Если подход де Сото верен, он во многом объясняет подъем Запада после 1500 года с институциональной точки зрения, особенно сквозь призму верховенства права: в центре английских баталий XVII века по поводу полномочий парламента стоял вопрос о защите подданных от экспроприации королями их собственности. Конечно, профессиональному историку эта либеральная интерпретация истории кажется подозрительной (а Герберт Баттерфилд просто высмеивал ее). И все же процитированных выше авторов нельзя упрекнуть в наивно-детерминистском взгляде на исторический процесс. Здесь нет места телеологии и предрешенности, это подлинно эволюционная интерпретация, в которой главную роль играет случайность. Англии отнюдь не было предначертано (как описано в книге “1066 и все такое”[4] [покорение Англии нормандцами] и далее) стать “нацией господ”. Лишь цепь случайностей помешала в XVII веке восстановлению абсолютизма. Вспомним, например, о восстаниях в 1692, 1694, 1696, 1704, 1708 и 1722 годах, гражданской войне [мятеже якобитов] в 1715 году – и о [Втором] якобитском восстании в 1745 году{31}.
Действительно важен вопрос: насколько судьбоносным оказался институциональный поворот 1688 года? Большинство историков скажет, что он был не слишком радикальным. “Славная революция” (по их мнению, реакционная, “охранительная”) имела для общества (вне сферы аристократического влияния и патронажа) незначительные последствия{32}. Я думаю, это слишком узкий подход.
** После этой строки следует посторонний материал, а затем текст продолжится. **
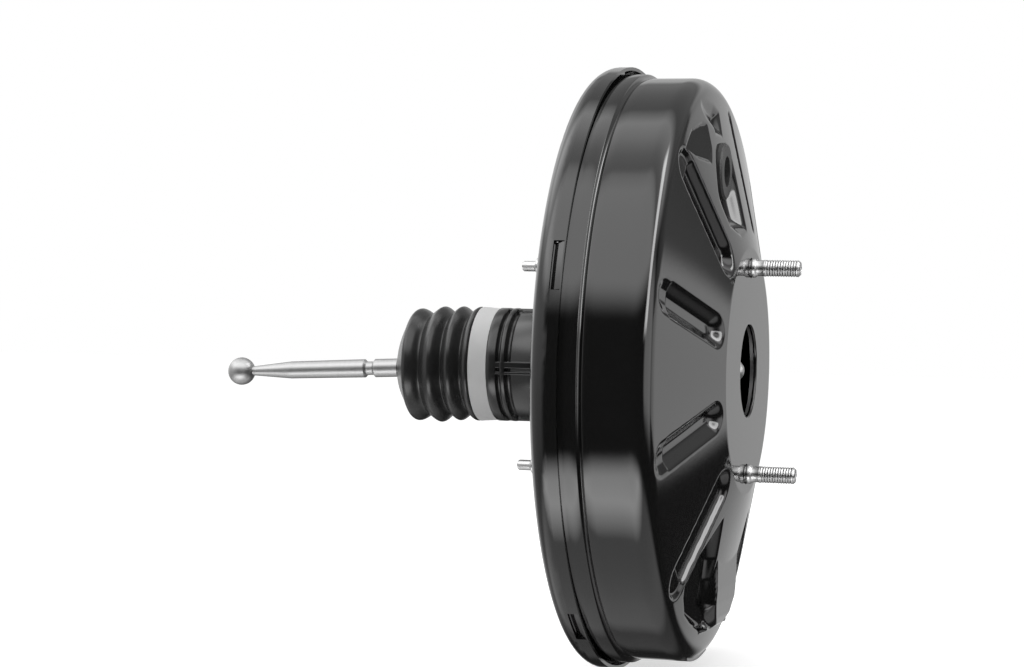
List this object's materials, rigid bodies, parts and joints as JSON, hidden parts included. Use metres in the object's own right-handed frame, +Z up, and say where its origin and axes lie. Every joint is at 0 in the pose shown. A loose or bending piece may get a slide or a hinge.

В “Билле о правах” (“Акт, декларирующий права и свободы подданного и устанавливающий наследование короны”, 1689), кроме прочего, сказано:
4) Всякое взимание денег для надобностей короны под предлогом королевской прерогативы, без разрешения парламента, так же как и взимание на более долгий срок, нежели было указано, и не тем способом, каким было указано, противно законам.